With Rupert Murdoch suing Google in Europe for unfair competition, Google and Facebook increasing their domination of programmatic advertising, and continued woes being reported daily by online
publishers, the future of online advertising-supported publishing is looking questionable. Especially if you’re not Google or Facebook.
Let’s examine a key component here. Brian
Nowak, an analyst at Morgan Stanley, told the New York Times Sunday that 85% of “every new dollar spent in online advertising” will go to Facebook or Google. “Dollars are
increasingly moving to the large search players, and to large social players,” he opines in an online video. “The importance of scale and reach for large advertisers continues to be most
important.”
Think about it. With Verizon likely acquiring Yahoo, and combining it with its AOL unit, online publishers will be forced to compete with three huge online
powerhouses, all of which have many capabilities and strengths simply unobtainable to any of their lesser lights, no matter how much money they pump in. In the history of advertising, you have to
return to the early days of CBS and NBC, before cable, when ABC was a distant third, to find anything remotely comparable.

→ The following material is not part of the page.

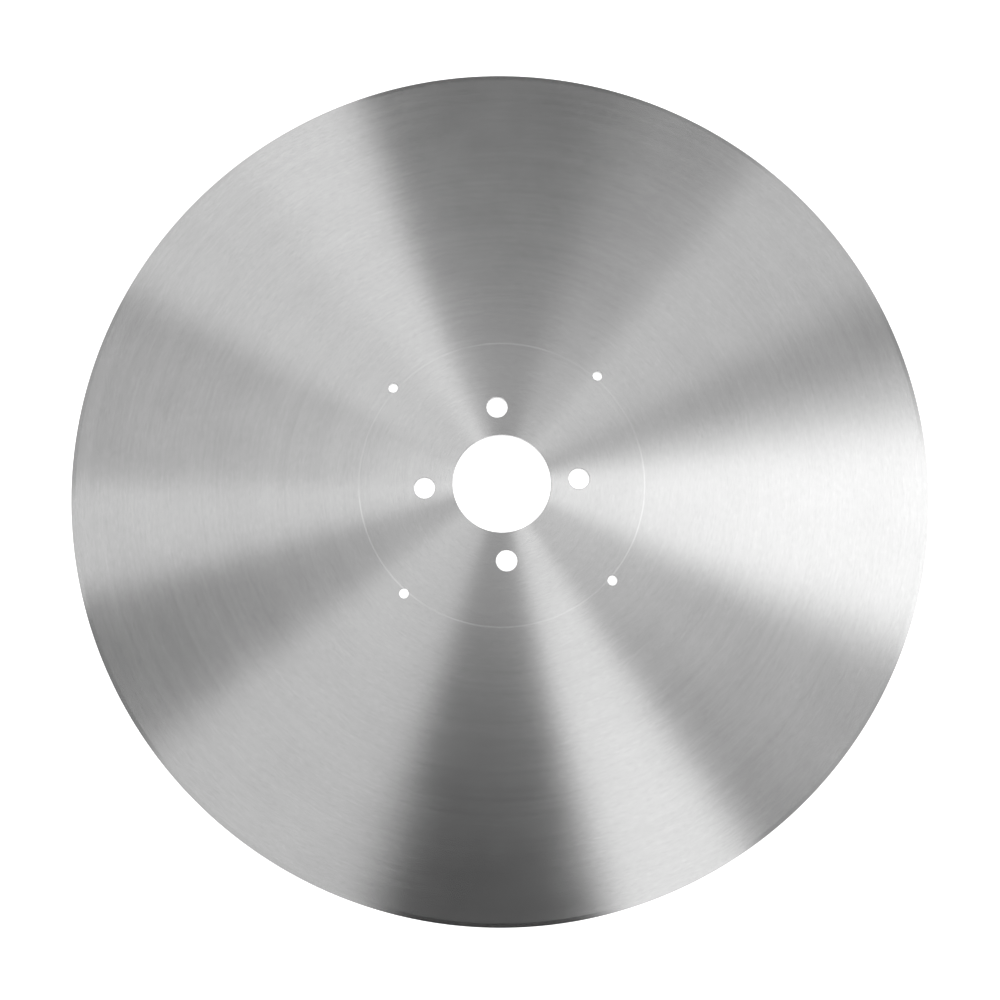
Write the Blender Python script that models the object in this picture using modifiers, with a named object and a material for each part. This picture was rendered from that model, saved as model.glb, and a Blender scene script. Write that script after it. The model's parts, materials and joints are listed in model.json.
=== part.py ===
"""Log saw blade: a plain-edged circular knife, turned and ground from one steel plate.

The blade lies flat on its hub land. The bore's axis is +Z, the origin is on that axis in
the lower face, and one drive hole lies on +X. Sizes are in metres.
"""

import math

import bpy

COLLECTION_NAME = "log_saw_blade"

# Disc: a flat land round the bore, a web that is taper-ground from it to the rim, and a
# knife edge with the same bevel on both sides
BLADE_DIAMETER = 0.610
HUB_THICKNESS = 0.00476
LAND_DIAMETER = 0.203
RIM_THICKNESS = 0.0012
BEVEL_WIDTH = 0.003
EDGE_THICKNESS = 0.0003

# Bore on the saw's arbor
BORE_DIAMETER = 0.070
BORE_EDGE_BREAK = 0.0003

# Holes for the drive pins, inside the clamped land
DRIVE_HOLE_COUNT = 4
DRIVE_HOLE_DIAMETER = 0.015
DRIVE_CIRCLE_DIAMETER = 0.110

# Small holes on the land's edge, half a step round from the drive holes
OUTER_HOLE_COUNT = 4
OUTER_HOLE_DIAMETER = 0.007
OUTER_CIRCLE_DIAMETER = 0.208

HOLE_EDGE_BREAK = 0.0003
CUTTER_OVERRUN = 0.001

# Facets round each circle, and the angle above which an edge is shaded sharp
DISC_STEPS = 192
DRIVE_HOLE_STEPS = 64
OUTER_HOLE_STEPS = 64
SHARP_ANGLE = math.radians(7)
MERGE_DISTANCE = 1e-6

# Ground tool steel
STEEL_COLOR = (0.62, 0.62, 0.61, 1.0)
STEEL_ROUGHNESS = 0.3
STEEL_ANISOTROPY = 0.7


def half_thickness(radius):
    """Half the blade's thickness at a radius, from the land to where the bevel starts."""
    land_radius = LAND_DIAMETER / 2
    taper_length = BLADE_DIAMETER / 2 - BEVEL_WIDTH - land_radius
    along_taper = max(0.0, radius - land_radius) / taper_length
    return (HUB_THICKNESS + (RIM_THICKNESS - HUB_THICKNESS) * along_taper) / 2


def blade_section():
    """Closed section of the disc about its middle plane, as (radius, height) points."""
    bore = BORE_DIAMETER / 2
    rim = BLADE_DIAMETER / 2
    hub = HUB_THICKNESS / 2
    upper = [
        (bore, hub - BORE_EDGE_BREAK),
        (bore + BORE_EDGE_BREAK, hub),
        (LAND_DIAMETER / 2, hub),
        (rim - BEVEL_WIDTH, RIM_THICKNESS / 2),
        (rim, EDGE_THICKNESS / 2),
    ]
    lower = [(radius, -height) for radius, height in reversed(upper)]
    return upper + lower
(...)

Sure, you can call this unfair, but it’s the reality of the
current situation, and it’s likely to get worse. Frankly, most of what online publishers are offering today, especially news and entertainment sites, is not what Millennials are looking for, as
they increasingly migrate to mobile only, and use mobile apps and search exclusively. The whole idea of a Web site and bookmarked home pages is beginning to sound quaint.
One of the charges
leveled by Rupert Murdoch is characteristic of the rueful tone we hear today from so many media properties, that Google’s creation of Google News was designed to keep visitors from exiting
Google and visiting news sites. But so what? Of course that’s true, and every new app announced by both Google and Facebook is also designed to do that, to keep users from going
elsewhere.
Suddenly, the quixotic quest of companies like Time Inc., vainly arguing that they, too, will be bidders for Yahoo! and competitive buyers of YouTube channels, looks, well,
quixotic.
We’re reminded of what was eating Time Inc. back in 1990, when it decided to merge with Warner Communications. According to a 1992 book by former Time Inc. journalist
Richard Clurman, the company was urged to merge by fear of the electronic media. At a Time Inc. summit before the merger, an editor produced an interesting statistic: “The television screen
provides in excess of 65% of the words consumed from all media forms by the American public.” To a company then totally almost dominated by print, this was scary. But the odds are much longer
today. Video assets were obtainable, and by buying Warner, Time obtained them.
But today, the assets driving online advertising success are not available to media companies. You
can’t buy the kind of algorithms that drive Google. If you even understand what they are. From the start of the online boom, media properties have vainly tried to compete with what they know how
to do: Produce “content.” But “content,” no matter how flashy, is increasingly irrelevant in today’s mobile-driven, programmatic-advertising world.
Ad Tech does
not care about the “prestige” and backstories of fabled media properties. Ad Tech doesn’t take lunch at the Four Seasons or “21,” it doesn’t get schmoozed or take
home goodie bags. It cares only about scale and reach, and that’s why 85% of every “new dollar spent” in online advertising is going to Facebook and Google. Rupert Murdoch may
squawk, but this trend is going to continue.